Traditionally for these types of applications, security films such as 3M's Vikuiti™ display enhancement films have been applied to the LCDs, limiting side-to-side viewing angles. However, this approach fixed the reduced viewing angles and therefore was not ideal for distant, eye-catching advertising. Companies wanted to leverage the same equipment for both purposes—private and public.
Variable viewing angle control technologies address this dual-mode demand, enabling broad viewing of public information realized by a passive, wide-angle mode and secure viewing of personal information achieved by an active, narrow-angle mode.
Electronically controlled viewing angle technologies offer dual-mode capability without requiring external films or additional peripherals. For example, NEC LCD Technologies has developed a unique "light channeling" technology that can alter the highly diffused or scattered light pattern of standard backlighting to a type that is highly directional. This technology is controlled through a single electrical signal and makes switching from wide to narrow viewing angles quick and easy.

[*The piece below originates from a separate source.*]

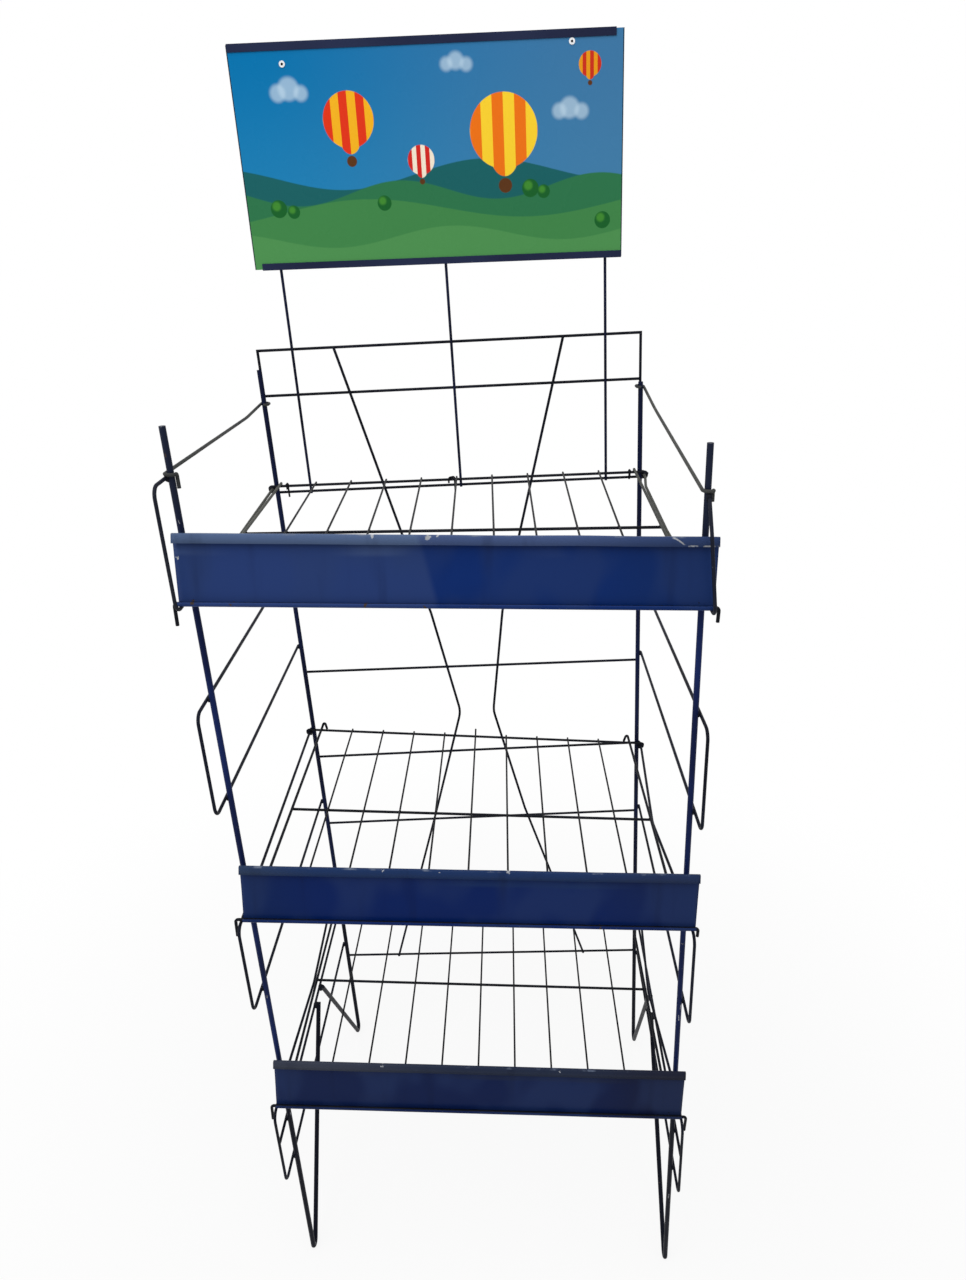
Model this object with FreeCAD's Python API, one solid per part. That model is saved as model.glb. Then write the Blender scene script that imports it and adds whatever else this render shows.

Figure 1 illustrates a standard LCD module structure but adds a viewing angle control component to the rear polarizer (shown in red). Applying an electrical signal to this component alters the viewing angles. In its "undriven" or natural state, light from the backlight is diffused and results in the widest viewing angle performance possible (Figure 2). In this state, viewing angles are primarily determined by the optical design of the LCD module. Factors include the method in which the liquid crystal molecules are driven (standard twisted neumatic, in-plane switching, vertical alignment, etc.) and the characteristics of the polarizer film(s) used in the module. In the driven state, where an electrical signal is applied, the viewing angle control component will channel light from the backlight into a highly directional pattern and viewing angles will be greatly reduced (Figure 3). The narrow-viewing mode angles can be set as needed in the design stage. Figure 4 shows the actual measured optical characteristics of an LCD module prototype that has electrically controlled viewing angles. The designed viewing angle is reduced by approximately 50 percent.